1305 kg (2871 lbs), 264 hp, 186.9 Bhp/Ton -- Esprit SE
1166 kg (2571 lbs), 300 hp, 233.4 Bhp/Ton -- Esprit X180R
1339 kg (2866 lbs), 280 hp, 195.4 Bhp/Ton -- Esprit S4
1339 kg (2952 lbs), 300 hp, 203.2 Bhp/Ton -- Esprit S4s
1229 kg (2709 lbs), 240 hp, 177.2 Bhp/Ton -- Esprit GT3 2.0 Litre turbo
1325 kg (2919 lbs), 350 hp, 239.8 Bhp/Ton -- Esprit V8 GT
1380 kg (3043 lbs), 350 hp, 230.0 Bhp/Ton -- Esprit V8 SE and Federal Esprit V8
There's a 180 kg (398 lbs) difference in weight between the two cars you are considering. If your first thought is, "So what?", then buy the V8.
|07-10-2019 04:31 PM|
The single most important thing is condition. Always buy the car in the best condition you can. What that means is a low mileage, well cared for 4 cyl is a better choice than a cheap, high mileage, beat up V-8. That said the V-8 is the more desirable because it will be newer, more refined, and have the most features. It will also be more expensive and harder to work on. An example, a clutch for a 4-cyl is maybe $1200, the V-8 over $3K. Before you plunk down hard cash get a PPI (Pre Purchase Inspection). It will be the best investment you can make. Hook up with your local Lotus owners and figure out where you will take the car for service. Don't rush to buy and don't limit your search geographically. Because there are not many for sale you should not look around just locally. Check with Lotus dealers too.
|07-10-2019 02:52 PM|
Buying an Esprit
Some good background here
|07-10-2019 09:15 AM|
Where are our manners?
@Bill99 : WELCOME!
|07-10-2019 05:24 AM|
I have not owned a V8 and I am pretty new to the 4 cyl, I am an avid DIY guy on a budget and the 4cyl turbo is a good fit.

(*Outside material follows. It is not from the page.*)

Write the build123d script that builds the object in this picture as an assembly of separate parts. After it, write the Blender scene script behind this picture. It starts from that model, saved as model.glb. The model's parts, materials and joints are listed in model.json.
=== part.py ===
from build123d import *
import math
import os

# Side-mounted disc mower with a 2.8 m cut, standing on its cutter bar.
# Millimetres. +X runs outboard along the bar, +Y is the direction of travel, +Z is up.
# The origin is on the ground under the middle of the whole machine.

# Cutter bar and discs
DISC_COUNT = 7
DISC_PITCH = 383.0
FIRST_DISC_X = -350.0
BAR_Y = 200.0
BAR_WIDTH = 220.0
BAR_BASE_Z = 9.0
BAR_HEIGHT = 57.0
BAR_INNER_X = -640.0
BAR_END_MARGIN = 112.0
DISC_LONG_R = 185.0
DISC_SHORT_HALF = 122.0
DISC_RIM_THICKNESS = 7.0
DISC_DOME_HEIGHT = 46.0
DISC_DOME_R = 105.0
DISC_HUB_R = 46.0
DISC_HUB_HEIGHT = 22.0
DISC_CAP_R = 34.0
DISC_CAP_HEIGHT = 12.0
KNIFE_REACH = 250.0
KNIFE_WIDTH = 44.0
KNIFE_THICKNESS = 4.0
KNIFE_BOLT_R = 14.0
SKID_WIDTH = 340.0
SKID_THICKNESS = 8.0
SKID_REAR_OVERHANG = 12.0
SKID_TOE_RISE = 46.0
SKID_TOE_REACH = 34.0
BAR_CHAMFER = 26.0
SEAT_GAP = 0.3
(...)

Curious, why not an S4 turbo (1993-1995 4 cyl turbo)?
Perhaps clarify what years you are looking at. Seems odd to skip over the S4 cars? is it the ABS?
As mentioned above - where are you located? Europe?
|07-09-2019 11:09 PM|
Welcome - you'll find extensive information here (although the search capability is a bit difficult to pull up specific details).

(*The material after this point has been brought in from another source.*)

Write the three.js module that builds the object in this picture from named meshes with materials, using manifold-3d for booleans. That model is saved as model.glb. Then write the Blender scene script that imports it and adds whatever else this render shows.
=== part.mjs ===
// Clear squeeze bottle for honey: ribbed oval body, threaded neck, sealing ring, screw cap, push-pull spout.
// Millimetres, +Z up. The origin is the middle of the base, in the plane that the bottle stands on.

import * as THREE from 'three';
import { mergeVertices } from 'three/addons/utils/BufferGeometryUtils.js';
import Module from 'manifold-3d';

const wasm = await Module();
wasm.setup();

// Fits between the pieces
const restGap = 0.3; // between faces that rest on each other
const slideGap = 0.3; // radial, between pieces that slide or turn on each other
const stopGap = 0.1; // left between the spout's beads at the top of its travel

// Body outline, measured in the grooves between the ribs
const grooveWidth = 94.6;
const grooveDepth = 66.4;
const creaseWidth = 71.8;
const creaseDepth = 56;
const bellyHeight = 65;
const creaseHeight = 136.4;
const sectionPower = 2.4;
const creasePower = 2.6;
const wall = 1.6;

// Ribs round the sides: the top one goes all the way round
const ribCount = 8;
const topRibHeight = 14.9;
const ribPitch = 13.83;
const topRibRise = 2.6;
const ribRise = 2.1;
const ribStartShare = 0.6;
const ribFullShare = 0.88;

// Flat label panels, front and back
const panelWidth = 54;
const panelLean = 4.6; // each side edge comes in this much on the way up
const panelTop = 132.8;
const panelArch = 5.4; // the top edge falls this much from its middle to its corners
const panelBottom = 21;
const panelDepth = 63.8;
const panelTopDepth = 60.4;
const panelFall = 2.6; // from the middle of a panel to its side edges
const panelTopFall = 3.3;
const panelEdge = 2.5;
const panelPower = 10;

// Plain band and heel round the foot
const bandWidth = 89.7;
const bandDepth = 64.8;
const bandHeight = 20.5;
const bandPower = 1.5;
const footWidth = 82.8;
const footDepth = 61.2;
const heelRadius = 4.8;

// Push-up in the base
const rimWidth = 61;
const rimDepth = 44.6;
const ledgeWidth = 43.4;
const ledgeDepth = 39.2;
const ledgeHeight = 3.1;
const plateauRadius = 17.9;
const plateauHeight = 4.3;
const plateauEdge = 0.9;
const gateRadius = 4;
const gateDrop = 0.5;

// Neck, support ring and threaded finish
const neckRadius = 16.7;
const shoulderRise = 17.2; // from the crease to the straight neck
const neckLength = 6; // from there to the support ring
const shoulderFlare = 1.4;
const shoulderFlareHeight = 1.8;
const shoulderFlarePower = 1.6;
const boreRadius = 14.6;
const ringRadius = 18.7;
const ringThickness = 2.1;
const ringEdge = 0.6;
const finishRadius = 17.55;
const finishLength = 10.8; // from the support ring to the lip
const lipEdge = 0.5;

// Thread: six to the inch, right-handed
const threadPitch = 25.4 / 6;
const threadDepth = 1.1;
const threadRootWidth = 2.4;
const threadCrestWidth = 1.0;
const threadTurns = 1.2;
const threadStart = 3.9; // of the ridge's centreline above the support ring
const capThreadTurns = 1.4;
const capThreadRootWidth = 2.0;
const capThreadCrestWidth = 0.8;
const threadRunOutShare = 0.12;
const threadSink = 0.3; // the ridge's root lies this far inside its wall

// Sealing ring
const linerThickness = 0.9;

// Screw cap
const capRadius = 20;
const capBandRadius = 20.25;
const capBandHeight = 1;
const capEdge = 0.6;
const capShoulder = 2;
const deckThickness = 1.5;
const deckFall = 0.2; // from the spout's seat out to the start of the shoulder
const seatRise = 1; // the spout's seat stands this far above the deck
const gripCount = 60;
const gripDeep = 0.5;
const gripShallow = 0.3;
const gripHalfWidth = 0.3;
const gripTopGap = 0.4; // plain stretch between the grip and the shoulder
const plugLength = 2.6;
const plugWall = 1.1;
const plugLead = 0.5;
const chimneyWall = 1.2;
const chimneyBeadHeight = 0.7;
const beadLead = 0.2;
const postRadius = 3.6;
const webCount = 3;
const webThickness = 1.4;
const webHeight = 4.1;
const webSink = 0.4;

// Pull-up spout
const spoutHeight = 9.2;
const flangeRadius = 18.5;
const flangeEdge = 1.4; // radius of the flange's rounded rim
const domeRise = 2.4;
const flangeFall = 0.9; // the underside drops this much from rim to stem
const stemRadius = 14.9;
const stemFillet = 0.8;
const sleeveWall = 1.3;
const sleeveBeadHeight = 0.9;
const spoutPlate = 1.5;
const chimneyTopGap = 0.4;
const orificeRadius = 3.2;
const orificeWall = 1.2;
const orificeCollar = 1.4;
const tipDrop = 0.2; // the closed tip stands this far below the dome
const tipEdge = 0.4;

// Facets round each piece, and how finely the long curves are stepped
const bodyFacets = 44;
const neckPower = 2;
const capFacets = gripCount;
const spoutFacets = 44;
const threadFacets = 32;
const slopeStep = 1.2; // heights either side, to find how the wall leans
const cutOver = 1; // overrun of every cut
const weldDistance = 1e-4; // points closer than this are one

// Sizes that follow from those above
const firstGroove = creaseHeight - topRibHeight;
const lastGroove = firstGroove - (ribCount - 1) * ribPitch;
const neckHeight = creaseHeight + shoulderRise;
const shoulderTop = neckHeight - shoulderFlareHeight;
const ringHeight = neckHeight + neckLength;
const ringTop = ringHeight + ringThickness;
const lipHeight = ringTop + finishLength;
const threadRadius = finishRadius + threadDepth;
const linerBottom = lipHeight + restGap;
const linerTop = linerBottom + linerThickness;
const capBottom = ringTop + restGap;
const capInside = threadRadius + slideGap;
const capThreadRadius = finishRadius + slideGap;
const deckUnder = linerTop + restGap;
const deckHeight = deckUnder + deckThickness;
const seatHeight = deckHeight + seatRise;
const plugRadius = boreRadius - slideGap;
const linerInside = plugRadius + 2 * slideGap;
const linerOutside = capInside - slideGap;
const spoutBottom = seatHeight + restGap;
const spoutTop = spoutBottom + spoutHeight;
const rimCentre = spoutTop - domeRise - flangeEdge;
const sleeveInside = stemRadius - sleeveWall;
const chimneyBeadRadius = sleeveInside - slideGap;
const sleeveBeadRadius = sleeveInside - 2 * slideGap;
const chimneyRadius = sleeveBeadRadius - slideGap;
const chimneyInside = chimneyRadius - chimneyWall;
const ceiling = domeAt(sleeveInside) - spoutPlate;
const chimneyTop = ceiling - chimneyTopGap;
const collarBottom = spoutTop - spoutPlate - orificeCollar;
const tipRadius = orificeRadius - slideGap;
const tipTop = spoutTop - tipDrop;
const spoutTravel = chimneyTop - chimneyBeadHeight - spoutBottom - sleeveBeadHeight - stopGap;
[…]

Disclaimer - I've only owned 4 cylinder Esprits (87 Turbo Esprit and 88 Esprit Turbo - you'll note the slight difference in name - it does matter in some discussions).
The 'S3 Turbo' you mention - technically, the 'Turbo Esprit' 80-87 (USA) Giugiaro body is 'Type 82' while the 'Esprit S3' (non-Turbo) is Type 85. But technically 'S3 Turbo' is incorrect and confusing to some Euro folks.
The S3 (non-Turbo) was available in the USA primarily through gray market and extremely rare (I've only know of 2 in California). S3 Esprits are relatively common in UK and other parts of Europe.
The V8 (1996-2004) in USA - that's the 'Stevens' Esprit - the body was updated from the Giugiaro Esprit (1976-1987 USA). In Europe the 87 Esprit can be a Stevens Esprit body style and apparently Giugiaro.
I recommend - to focus answers about your Esprit search (I noticed you joined in Nov 2017 and are now looking to purchase).
1. Where do you live? (USA Europe, Asia, etc have different choices)
2. Are you planning to do the maintenance work yourself? (if not, you definitely need to locate a mechanic as the youngest Esprit is 2004 - 15 years old - Service maintenance is key to a positive Esprit experience)
3. Are you planning to drive it daily or weekend use only?
4. What is your budget?
By most accounts, the V8 is more expensive to maintain (2x the timing belts) but is also more modern features (power steering, updated interior, 350HP vs. 265HP for 4cyl SE).
The 4cyl cars are somewhat less expensive to purchase and maintain, but if you gotta have a V8, well, there you go.
Click on my 'garage' to see the history of maintenance for my late 88 Esprit (50K miles in 49 months on my watch)and current 87 Esprit.
|07-02-2019 12:45 PM|
Newbie Help Discussion
I am sure that there are many opinions on this topic but I am new and decided to purchase and Esprit. I am considering an S3 or a V8. I have not yet read through the forum for discussion on this topic so please bear with me.
I am first considering the V8 and second the S3 Turbo. Can you help with the major pro and con for these two?